Columna de Óscar Contardo: Una tabla de equivalencias

lguna vez leí -tal vez en una novela- sobre una tabla de equivalencias en una sala de redacción inglesa, en donde se establecía cómo medir la importancia de una tragedia y el espacio que ocuparía en las páginas de un diario, según el número de muertos que había provocado. A esta variable se sumaba otra: de qué origen eran las víctimas, es decir, no era lo mismo un muerto británico que uno paquistaní. La regla especificaba que para que una catástrofe en África o Latinoamérica ocupara el espacio de una en Estados Unidos se exigía una cantidad importante de decesos, de preferencia miles. Claramente, la regla era una suerte de broma oscura, pero reflejaba una realidad muy concreta, una herencia colonial que se cultiva universalmente: no todas las víctimas merecen la misma cobertura, ni todas las tragedias la misma atención política, ni todos los sufrimientos la misma conmiseración pública, sobre todo si los hechos ocurren en ultramar. Pienso en eso cada tanto, porque los acontecimientos en nuestro país me arrastran a hacerlo. En 2003, por ejemplo, un estudio encargado por el Sename cifró en cuatro mil el total de niños, niñas y adolescentes que sufrían explotación sexual en el país. Cuando leí el dato hice una equivalencia: era un número cercano al total de alumnos del Instituto Nacional y sobrepasaba con creces el de muchos colegios de renombre. La cifra me pareció abrumadora, sin embargo, en ese momento no alcanzaba a “significar” lo suficiente como para que la atención pública y la urgencia política se concentraran en una institución que, años después, debió reconocer que ni siquiera tenía claridad sobre la cantidad de niños que habían muerto bajo su custodia.
La regla de la importancia relativa de las tragedias en nuestro país tiene una escala de magnitud propia, que no depende de la cercanía geográfica de la desgracia, sino de razones más complejas, las que explican, por ejemplo, que un joven mapuche baleado fuera considerado, antes que víctima, sospechoso de robo, pese a no existir pruebas de ello. Las mismas razones sirven para entender por qué un programa de televisión centrado en la actualidad considerara más relevantes para su pauta las discusiones de las redes sociales que las 15 mil muertes por Covid-19 que registraba Chile hasta agosto.
Elaboramos nuestra propia escala de magnitud en virtud de razones que nos negamos a explicitar, porque hacerlo significaría devolvernos una imagen ruinosa de nosotros mismos y de nuestra manera de entender y vivir la democracia. Esta regla de equivalencia nacional aparece cada vez que las instituciones deben responder frente a una emergencia y tratar con las personas involucradas en ella. Frente a hechos similares las respuestas pueden ser totalmente opuestas.
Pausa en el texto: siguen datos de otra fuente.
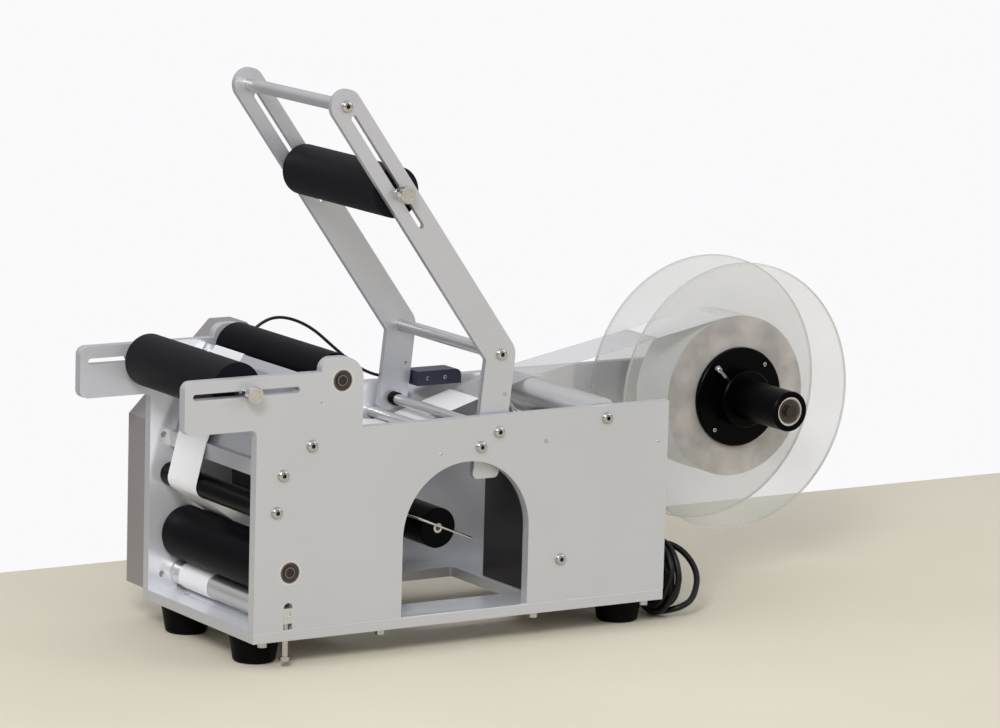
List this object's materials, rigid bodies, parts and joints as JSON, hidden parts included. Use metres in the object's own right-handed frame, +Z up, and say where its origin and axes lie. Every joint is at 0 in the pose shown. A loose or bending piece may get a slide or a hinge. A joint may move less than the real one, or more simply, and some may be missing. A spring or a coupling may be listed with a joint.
{
  "type": "bottle labelling machine",
  "caption": "Bench-top labeller for round bottles: side plates with a roller bed, sprung press arm, peel plate, pull and rewind rollers and a label reel with clear discs.",
  "frame": {"origin": "centre of the base plate, on the plane of the four feet", "axes": "+X from the bottle rollers towards the label reel, +Y from the open front side plate to the rear one, +Z up"},
  "size_m": [0.809, 0.2616, 0.5195],
  "materials": {
    "plate_aluminium": "fine satin, anodised",
    "cover_grey": "satin grey-brown paint",
    "machined_aluminium": "turned",
    "black_rubber": "smooth matt",
    "bright_steel": "bright zinc or stainless",
    "black_anodised": "black anodised, satin",
    "clear_acrylic": "clear sheet",
    "white_paper": "smooth white",
    "kraft_card": "wound edge, mottled",
    "blue_plastic": "satin",
    "black_plastic": "satin",
    "black_cord": "PVC sheath"
  },
  "bodies": {
    "frame": {"base_plate": "plate_aluminium", "front_side_plate": "plate_aluminium", "rear_side_plate": "plate_aluminium", "rubber_feet": "black_rubber", "base_screws": "bright_steel", "rear_cover": "cover_grey", "button_screws": "bright_steel", "cross_rods": "machined_aluminium", "pinch_blocks": "machined_aluminium", "peel_plate": "machined_aluminium", "ball_bearings": "bright_steel", "pivot_collars": "black_anodised", "lift_spring": "bright_steel", "frame_spring_pin": "bright_steel", "reel_shaft": "bright_steel", "label_sensor": "blue_plastic", "sensor_cable": "black_cord", "motor": "black_anodised", "timing_belts": "black_rubber", "control_box": "black_plastic", "cord_gland": "black_plastic", "power_cord": "black_cord", "cord_hank": "black_cord", "power_plug": "black_cord", "label_web": "white_paper"},
    "drive_roller": {"drive_shaft": "bright_steel", "drive_roller_sleeve": "black_rubber", "drive_pulley": "machined_aluminium"},
    "pull_roller": {"pull_shaft": "bright_steel", "pull_roller_sleeve": "black_rubber", "pull_pulley": "machined_aluminium"},
    "pinch_roller": {"pinch_roller": "machined_aluminium"},
    "motor_rotor": {"motor_shaft": "bright_steel", "motor_pulley": "machined_aluminium"},
    "rewind": {"rewind_shaft": "black_anodised", "rewind_pulley": "machined_aluminium", "rewind_clip": "bright_steel", "wound_liner": "white_paper"},
    "guide_roller": {"guide_roller": "black_anodised"},
    "top_web_roller": {"top_web_roller": "machined_aluminium"},
    "bottle_roller_carriage": {"bottle_roller_axle": "machined_aluminium"},
    "bottle_roller": {"bottle_roller_sleeve": "black_rubber"},
    "bottle_knobs": {"bottle_roller_knobs": "bright_steel"},
    "press_arm": {"press_arm_front_bar": "plate_aluminium", "press_arm_rear_bar": "plate_aluminium", "press_arm_tie_tubes": "machined_aluminium", "arm_screws": "bright_steel", "arm_spring_pin": "bright_steel"},
    "press_roller_carriage": {"press_roller_axle": "machined_aluminium"},
    "press_roller": {"press_roller_sleeve": "black_rubber"},
    "press_knobs": {"press_roller_knobs": "bright_steel"},
    "reel": {"reel_core_tube": "black_anodised", "reel_bearings": "bright_steel", "reel_rear_disc": "clear_acrylic", "cardboard_core": "kraft_card", "label_roll": "kraft_card"},
    "reel_front": {"reel_front_disc": "clear_acrylic", "reel_hub": "black_anodised"},
    "hub_screw": {"hub_thumb_screw": "bright_steel"},
    "power_switch": {"power_switch": "black_plastic"}
  },
  "joints": [
    {"name": "drive_roller_spin", "type": "hinge", "parent": "frame", "child": "drive_roller", "pos_m": [-0.133, 0, 0.259], "axis": [0, 1, 0], "continuous": true},
    {"name": "pull_roller_spin", "type": "hinge", "parent": "frame", "child": "pull_roller", "pos_m": [-0.1835, 0, 0.0875], "axis": [0, 1, 0], "continuous": true},
    {"name": "pinch_roller_spin", "type": "hinge", "parent": "frame", "child": "pinch_roller", "pos_m": [-0.1847, 0, 0.04902], "axis": [0, 1, 0], "continuous": true},
    {"name": "motor_shaft_spin", "type": "hinge", "parent": "frame", "child": "motor_rotor", "pos_m": [-0.105, 0, 0.138], "axis": [0, 1, 0], "continuous": true},
    {"name": "rewind_spin", "type": "hinge", "parent": "frame", "child": "rewind", "pos_m": [0.001, 0, 0.103], "axis": [0, 1, 0], "continuous": true},
    {"name": "guide_roller_spin", "type": "hinge", "parent": "frame", "child": "guide_roller", "pos_m": [-0.1985, 0, 0.1435], "axis": [0, 1, 0], "continuous": true},
    {"name": "top_web_roller_spin", "type": "hinge", "parent": "frame", "child": "top_web_roller", "pos_m": [0.1512, 0, 0.2036], "axis": [0, 1, 0], "continuous": true},
    {"name": "bottle_roller_slide", "type": "slide", "parent": "frame", "child": "bottle_roller_carriage", "axis": [1, 0, 0], "range_m": [-0.053, 0.03]},
    {"name": "bottle_roller_spin", "type": "hinge", "parent": "bottle_roller_carriage", "child": "bottle_roller", "pos_m": [-0.229, 0, 0.254], "axis": [0, 1, 0], "continuous": true},
    {"name": "bottle_knobs_turn", "type": "hinge", "parent": "bottle_roller_carriage", "child": "bottle_knobs", "pos_m": [-0.229, 0, 0.254], "axis": [0, 1, 0], "range_deg": [0, 360]},
    {"name": "press_arm_hinge", "type": "hinge", "parent": "frame", "child": "press_arm", "pos_m": [0.0335, 0, 0.1994], "axis": [0, -1, 0], "range_deg": [0, 36], "stiffness_Nm_per_rad": 1.3, "springref_deg": -63.03, "deforming": ["lift_spring"]},
    {"name": "press_roller_slide", "type": "slide", "parent": "press_arm", "child": "press_roller_carriage", "axis": [0.5838, 0, -0.8119], "range_m": [-0.069, 0.037]},
    {"name": "press_roller_spin", "type": "hinge", "parent": "press_roller_carriage", "child": "press_roller", "pos_m": [-0.06973, 0, 0.42298], "axis": [0, 1, 0], "continuous": true},
    {"name": "press_knobs_turn", "type": "hinge", "parent": "press_roller_carriage", "child": "press_knobs", "pos_m": [-0.06973, 0, 0.42298], "axis": [0, 1, 0], "range_deg": [0, 360]},
    {"name": "reel_spin", "type": "hinge", "parent": "frame", "child": "reel", "pos_m": [0.385, 0, 0.186], "axis": [0, 1, 0], "continuous": true},
    {"name": "reel_front_slide", "type": "slide", "parent": "reel", "child": "reel_front", "axis": [0, -1, 0], "range_m": [0, 0.06]},
    {"name": "hub_screw_turn", "type": "hinge", "parent": "reel_front", "child": "hub_screw", "pos_m": [0.385, 0.0092, 0.186], "axis": [-0.7071, 0, 0.7071], "range_deg": [0, 360]},
    {"name": "power_switch_rock", "type": "hinge", "parent": "frame", "child": "power_switch", "pos_m": [0.216, -0.0455, 0.097], "axis": [0, 1, 0], "range_deg": [0, 12]}
  ],
  "couplings": [
    {"joint": "pull_roller_spin", "follows": "drive_roller_spin", "ratio": 0.8889},
    {"joint": "motor_shaft_spin", "follows": "drive_roller_spin", "ratio": 1},
    {"joint": "rewind_spin", "follows": "drive_roller_spin", "ratio": 1.2308},
    {"joint": "pinch_roller_spin", "follows": "drive_roller_spin", "ratio": -1.8815},
    {"joint": "guide_roller_spin", "follows": "drive_roller_spin", "ratio": -2.0525},
    {"joint": "top_web_roller_spin", "follows": "drive_roller_spin", "ratio": -1.2902}
  ]
}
Carabineros de Chile provocó durante octubre y noviembre la mayor serie de casos de trauma ocular por balines antidisturbios registrada en la literatura internacional, superando, incluso, cifras del conflicto israelí-palestino en un período de siete años, según constató un estudio publicado en la revista científica británica Nature. La misma institución tardó nueve meses en identificar al policía que le disparó a la cara una bomba lacrimógena a Fabiola Campillay, dejándola ciega. Son cientos los mutilados oculares durante el estallido. La severidad con la que actúa la policía contra las manifestaciones callejeras opositoras, sin embargo, se tornó en dócil amabilidad esta semana, cuando grupos de camioneros bloquearon vías y carreteras, violando la cuarentena e impidiendo el paso de ambulancias en plena crisis sanitaria, según aseguró el propio ministro de Salud. La policía uniformada en lugar de desplazarlos y despejar las rutas, los escoltó. El ministro del Interior empatizó con las demandas de los transportistas y el subsecretario de la misma cartera aseguró que los camioneros movilizados eran “las verdaderas víctimas”. Habría que entender entonces que para la autoridad existirían víctimas falsas, o al menos, indignas del respeto de un gobierno que se ha esmerado en desnudar con eficiencia la profundidad y crudeza de nuestras desigualdades. Un gobierno que aprovecha hasta la más mínima oportunidad para recordarnos que en nuestro país la magnitud oficial de las tragedias va a depender siempre del poder que ostenten quienes las padezcan y la cercanía que tengan con sus ideas.